## Set exercise
Copy the lines holding the word "rigid", all of them.
==================================================
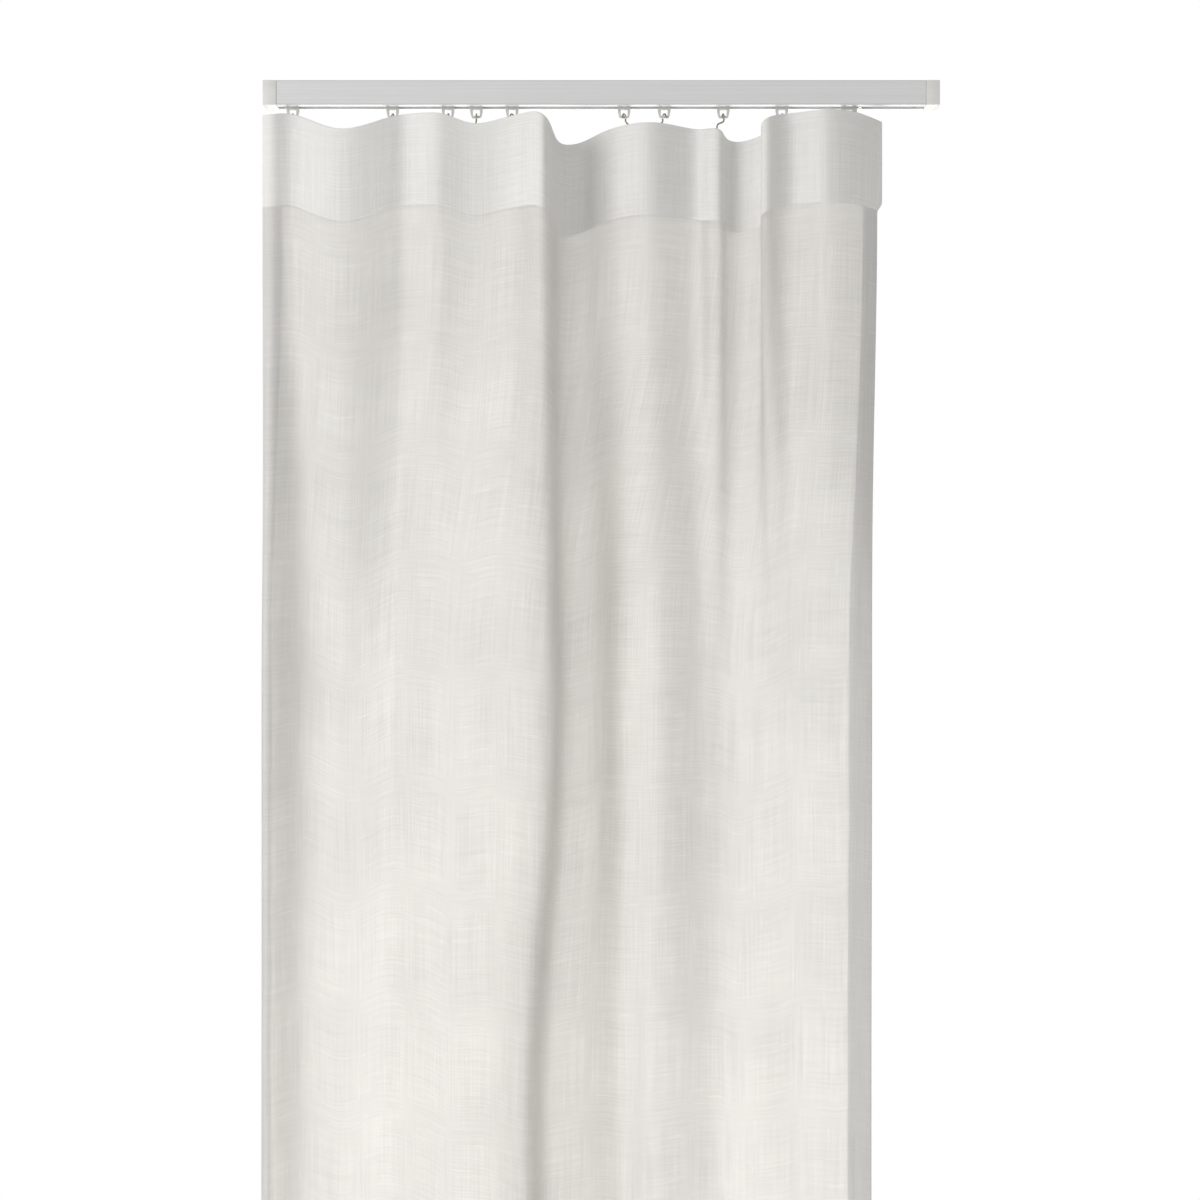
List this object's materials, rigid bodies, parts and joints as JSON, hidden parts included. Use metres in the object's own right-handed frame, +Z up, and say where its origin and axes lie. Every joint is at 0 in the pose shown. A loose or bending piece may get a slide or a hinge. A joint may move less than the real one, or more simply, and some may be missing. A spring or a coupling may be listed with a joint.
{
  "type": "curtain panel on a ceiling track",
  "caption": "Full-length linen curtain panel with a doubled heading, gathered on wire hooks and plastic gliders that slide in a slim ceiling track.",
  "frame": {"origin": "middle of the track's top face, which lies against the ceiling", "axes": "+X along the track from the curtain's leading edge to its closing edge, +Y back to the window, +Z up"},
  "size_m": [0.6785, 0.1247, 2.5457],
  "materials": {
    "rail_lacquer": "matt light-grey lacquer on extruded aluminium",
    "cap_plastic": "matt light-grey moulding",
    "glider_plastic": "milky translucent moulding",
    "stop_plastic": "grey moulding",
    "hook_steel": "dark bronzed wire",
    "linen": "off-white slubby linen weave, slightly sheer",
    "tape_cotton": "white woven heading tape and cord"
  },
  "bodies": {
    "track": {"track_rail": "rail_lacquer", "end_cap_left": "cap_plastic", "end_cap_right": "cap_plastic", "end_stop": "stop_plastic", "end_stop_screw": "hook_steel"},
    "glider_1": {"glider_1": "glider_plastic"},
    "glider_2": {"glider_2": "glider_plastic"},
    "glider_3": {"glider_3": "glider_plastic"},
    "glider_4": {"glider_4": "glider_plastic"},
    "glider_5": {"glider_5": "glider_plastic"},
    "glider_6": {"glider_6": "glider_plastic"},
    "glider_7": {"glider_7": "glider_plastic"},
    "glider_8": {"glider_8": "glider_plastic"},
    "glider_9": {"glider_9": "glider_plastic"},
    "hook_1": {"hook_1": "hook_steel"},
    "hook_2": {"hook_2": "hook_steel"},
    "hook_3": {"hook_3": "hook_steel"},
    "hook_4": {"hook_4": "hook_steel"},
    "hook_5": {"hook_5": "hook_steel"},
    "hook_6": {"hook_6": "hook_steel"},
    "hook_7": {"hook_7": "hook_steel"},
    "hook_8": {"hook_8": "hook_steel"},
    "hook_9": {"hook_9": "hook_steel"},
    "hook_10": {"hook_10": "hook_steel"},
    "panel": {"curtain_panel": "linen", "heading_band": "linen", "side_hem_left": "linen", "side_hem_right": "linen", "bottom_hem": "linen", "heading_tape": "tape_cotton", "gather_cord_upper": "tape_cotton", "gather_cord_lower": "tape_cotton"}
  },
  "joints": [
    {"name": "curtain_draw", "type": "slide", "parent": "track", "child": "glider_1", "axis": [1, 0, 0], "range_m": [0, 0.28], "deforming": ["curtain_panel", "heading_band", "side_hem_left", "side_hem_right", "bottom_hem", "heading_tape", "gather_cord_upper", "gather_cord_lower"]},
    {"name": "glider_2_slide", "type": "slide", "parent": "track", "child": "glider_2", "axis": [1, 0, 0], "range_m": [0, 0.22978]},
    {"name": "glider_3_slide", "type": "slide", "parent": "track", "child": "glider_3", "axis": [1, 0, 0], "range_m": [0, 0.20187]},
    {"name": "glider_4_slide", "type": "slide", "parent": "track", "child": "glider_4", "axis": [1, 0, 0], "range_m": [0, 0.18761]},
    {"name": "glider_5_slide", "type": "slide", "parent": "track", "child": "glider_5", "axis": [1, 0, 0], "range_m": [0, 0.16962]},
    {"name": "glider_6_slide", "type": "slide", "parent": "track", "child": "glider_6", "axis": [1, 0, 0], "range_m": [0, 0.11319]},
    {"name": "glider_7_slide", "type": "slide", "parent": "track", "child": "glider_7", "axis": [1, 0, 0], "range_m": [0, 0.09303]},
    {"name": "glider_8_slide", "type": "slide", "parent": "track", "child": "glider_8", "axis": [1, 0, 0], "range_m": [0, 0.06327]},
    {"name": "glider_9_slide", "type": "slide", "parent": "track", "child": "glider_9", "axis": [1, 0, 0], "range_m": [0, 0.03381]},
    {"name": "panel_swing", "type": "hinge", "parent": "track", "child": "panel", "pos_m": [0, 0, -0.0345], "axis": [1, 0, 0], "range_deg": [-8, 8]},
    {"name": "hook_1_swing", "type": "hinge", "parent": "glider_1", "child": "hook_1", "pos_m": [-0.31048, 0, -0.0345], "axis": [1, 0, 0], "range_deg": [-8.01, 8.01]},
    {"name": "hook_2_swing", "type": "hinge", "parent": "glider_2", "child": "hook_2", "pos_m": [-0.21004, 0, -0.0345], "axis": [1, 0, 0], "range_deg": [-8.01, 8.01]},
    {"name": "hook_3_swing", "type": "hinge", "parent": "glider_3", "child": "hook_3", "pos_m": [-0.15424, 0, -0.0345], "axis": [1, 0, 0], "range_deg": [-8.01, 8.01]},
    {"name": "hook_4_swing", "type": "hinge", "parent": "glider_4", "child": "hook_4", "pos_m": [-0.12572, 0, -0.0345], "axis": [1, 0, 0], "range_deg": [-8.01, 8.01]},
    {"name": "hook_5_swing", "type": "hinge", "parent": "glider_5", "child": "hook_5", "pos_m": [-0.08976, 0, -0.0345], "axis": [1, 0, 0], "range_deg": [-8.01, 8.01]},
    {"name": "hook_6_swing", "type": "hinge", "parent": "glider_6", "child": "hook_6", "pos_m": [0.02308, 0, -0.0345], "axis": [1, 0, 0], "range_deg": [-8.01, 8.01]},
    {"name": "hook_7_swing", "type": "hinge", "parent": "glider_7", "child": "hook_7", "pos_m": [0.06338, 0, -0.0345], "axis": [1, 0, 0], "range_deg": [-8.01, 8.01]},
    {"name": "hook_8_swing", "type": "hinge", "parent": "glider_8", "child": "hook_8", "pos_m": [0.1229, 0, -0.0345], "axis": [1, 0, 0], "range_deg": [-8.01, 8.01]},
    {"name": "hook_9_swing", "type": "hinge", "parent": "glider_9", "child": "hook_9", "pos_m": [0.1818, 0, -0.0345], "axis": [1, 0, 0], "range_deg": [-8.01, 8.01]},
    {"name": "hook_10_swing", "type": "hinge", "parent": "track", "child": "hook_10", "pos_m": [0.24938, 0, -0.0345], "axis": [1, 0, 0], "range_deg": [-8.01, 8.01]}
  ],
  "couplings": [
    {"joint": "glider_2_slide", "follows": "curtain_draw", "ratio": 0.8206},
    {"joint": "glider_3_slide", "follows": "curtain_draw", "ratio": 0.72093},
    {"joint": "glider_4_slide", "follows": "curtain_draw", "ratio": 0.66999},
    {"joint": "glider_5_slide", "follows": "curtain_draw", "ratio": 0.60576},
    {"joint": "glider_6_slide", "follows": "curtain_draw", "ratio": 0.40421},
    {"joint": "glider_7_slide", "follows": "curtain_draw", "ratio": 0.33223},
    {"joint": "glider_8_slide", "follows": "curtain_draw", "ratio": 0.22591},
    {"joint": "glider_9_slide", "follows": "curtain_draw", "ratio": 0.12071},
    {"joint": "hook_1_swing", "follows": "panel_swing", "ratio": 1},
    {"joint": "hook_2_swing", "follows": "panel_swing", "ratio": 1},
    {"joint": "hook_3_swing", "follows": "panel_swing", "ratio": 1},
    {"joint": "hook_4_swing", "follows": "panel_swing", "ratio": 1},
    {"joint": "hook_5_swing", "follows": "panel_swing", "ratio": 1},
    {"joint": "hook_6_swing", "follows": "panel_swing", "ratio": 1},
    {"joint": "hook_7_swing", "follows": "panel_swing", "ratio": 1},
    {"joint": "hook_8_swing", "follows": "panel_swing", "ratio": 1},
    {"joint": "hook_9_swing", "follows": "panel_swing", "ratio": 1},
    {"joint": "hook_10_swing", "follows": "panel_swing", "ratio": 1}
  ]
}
==================================================
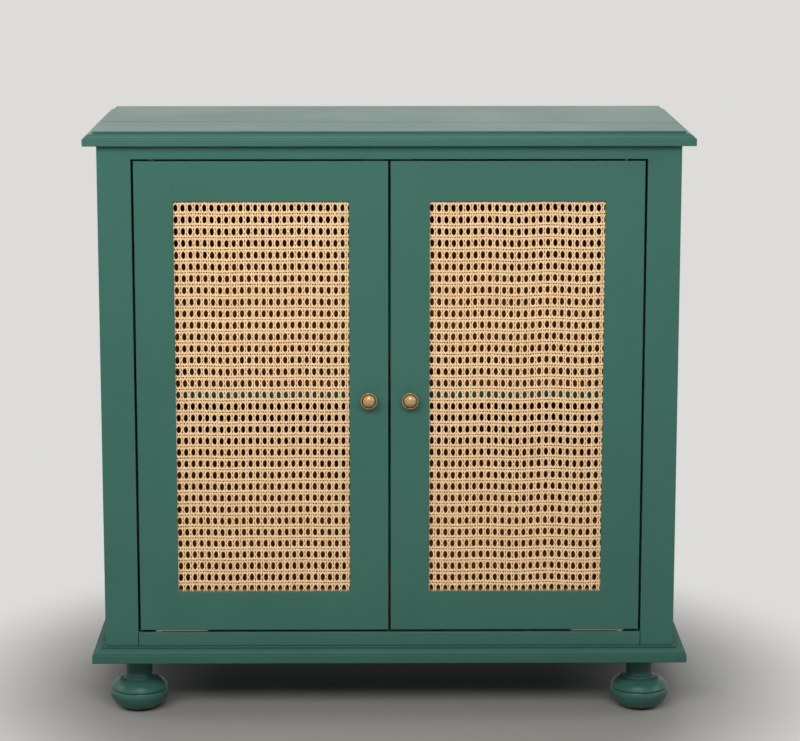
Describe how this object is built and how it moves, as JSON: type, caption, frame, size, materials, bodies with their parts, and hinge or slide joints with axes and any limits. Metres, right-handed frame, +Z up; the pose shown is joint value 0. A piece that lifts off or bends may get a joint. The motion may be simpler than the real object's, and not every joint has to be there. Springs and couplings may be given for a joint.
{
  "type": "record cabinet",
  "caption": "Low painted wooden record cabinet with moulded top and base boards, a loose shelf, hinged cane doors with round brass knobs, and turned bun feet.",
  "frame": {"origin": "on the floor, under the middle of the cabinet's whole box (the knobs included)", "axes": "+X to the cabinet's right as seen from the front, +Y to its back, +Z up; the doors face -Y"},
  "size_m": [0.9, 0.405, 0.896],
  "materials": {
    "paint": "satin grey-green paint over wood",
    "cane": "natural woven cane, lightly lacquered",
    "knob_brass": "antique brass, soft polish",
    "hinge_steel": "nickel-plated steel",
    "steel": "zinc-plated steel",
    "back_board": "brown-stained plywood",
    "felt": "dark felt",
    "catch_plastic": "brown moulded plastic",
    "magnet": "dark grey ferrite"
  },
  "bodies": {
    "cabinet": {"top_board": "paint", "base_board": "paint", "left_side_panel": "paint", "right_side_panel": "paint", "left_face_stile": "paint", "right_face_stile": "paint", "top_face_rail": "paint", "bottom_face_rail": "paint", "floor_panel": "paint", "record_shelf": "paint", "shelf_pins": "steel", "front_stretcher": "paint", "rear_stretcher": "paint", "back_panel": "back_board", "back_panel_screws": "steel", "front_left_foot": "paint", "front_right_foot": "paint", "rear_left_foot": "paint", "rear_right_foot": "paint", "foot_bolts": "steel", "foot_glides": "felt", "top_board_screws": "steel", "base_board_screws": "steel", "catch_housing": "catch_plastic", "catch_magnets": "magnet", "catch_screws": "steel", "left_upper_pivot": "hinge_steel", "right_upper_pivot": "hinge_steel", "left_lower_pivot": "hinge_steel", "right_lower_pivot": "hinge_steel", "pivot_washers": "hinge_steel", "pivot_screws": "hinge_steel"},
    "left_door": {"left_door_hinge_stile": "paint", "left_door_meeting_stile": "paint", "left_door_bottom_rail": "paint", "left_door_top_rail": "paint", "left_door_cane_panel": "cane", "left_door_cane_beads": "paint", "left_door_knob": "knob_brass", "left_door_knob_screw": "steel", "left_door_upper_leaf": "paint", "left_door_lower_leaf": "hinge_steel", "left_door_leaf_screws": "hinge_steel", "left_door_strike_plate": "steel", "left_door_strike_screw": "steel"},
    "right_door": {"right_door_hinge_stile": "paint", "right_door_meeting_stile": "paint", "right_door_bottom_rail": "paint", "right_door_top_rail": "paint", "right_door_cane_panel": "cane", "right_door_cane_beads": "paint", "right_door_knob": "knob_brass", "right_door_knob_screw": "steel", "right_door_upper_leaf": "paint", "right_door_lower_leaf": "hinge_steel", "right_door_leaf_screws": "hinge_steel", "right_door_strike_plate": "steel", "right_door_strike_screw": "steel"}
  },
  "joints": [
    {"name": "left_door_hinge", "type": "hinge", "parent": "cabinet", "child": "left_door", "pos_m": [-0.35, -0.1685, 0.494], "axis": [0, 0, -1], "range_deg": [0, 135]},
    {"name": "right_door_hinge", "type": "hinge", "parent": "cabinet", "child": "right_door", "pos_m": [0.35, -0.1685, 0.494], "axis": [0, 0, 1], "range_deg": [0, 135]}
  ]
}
==================================================
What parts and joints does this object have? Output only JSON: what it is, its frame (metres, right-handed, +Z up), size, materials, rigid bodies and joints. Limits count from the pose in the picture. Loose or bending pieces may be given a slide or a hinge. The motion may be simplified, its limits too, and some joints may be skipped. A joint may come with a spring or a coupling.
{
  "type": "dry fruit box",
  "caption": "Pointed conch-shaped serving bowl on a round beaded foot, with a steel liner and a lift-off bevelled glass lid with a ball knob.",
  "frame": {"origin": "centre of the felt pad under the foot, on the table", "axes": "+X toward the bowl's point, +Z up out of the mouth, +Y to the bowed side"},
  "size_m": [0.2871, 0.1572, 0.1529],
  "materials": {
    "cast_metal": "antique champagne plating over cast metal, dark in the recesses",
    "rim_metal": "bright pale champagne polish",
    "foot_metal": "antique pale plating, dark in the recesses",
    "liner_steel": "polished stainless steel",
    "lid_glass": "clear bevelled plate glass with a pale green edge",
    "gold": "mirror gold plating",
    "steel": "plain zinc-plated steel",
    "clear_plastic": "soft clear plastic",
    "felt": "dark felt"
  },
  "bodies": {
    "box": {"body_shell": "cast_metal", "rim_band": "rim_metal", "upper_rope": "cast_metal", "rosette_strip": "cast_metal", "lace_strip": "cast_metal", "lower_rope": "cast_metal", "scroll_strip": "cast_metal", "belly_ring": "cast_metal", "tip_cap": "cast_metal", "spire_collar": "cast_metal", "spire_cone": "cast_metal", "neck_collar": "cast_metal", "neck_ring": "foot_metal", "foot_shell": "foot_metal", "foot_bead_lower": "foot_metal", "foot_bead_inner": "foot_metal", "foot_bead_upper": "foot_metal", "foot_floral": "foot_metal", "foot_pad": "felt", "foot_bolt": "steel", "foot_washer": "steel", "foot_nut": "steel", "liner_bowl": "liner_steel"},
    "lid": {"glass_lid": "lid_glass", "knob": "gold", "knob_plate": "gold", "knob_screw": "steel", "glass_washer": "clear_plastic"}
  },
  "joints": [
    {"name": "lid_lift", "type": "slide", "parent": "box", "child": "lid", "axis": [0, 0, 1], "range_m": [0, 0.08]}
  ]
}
==================================================
## Task result
List this object's materials, rigid bodies, parts and joints as JSON, hidden parts included. Use metres in the object's own right-handed frame, +Z up, and say where its origin and axes lie. Every joint is at 0 in the pose shown. A loose or bending piece may get a slide or a hinge. A joint may move less than the real one, or more simply, and some may be missing. A spring or a coupling may be listed with a joint.
What parts and joints does this object have? Output only JSON: what it is, its frame (metres, right-handed, +Z up), size, materials, rigid bodies and joints. Limits count from the pose in the picture. Loose or bending pieces may be given a slide or a hinge. The motion may be simplified, its limits too, and some joints may be skipped. A joint may come with a spring or a coupling.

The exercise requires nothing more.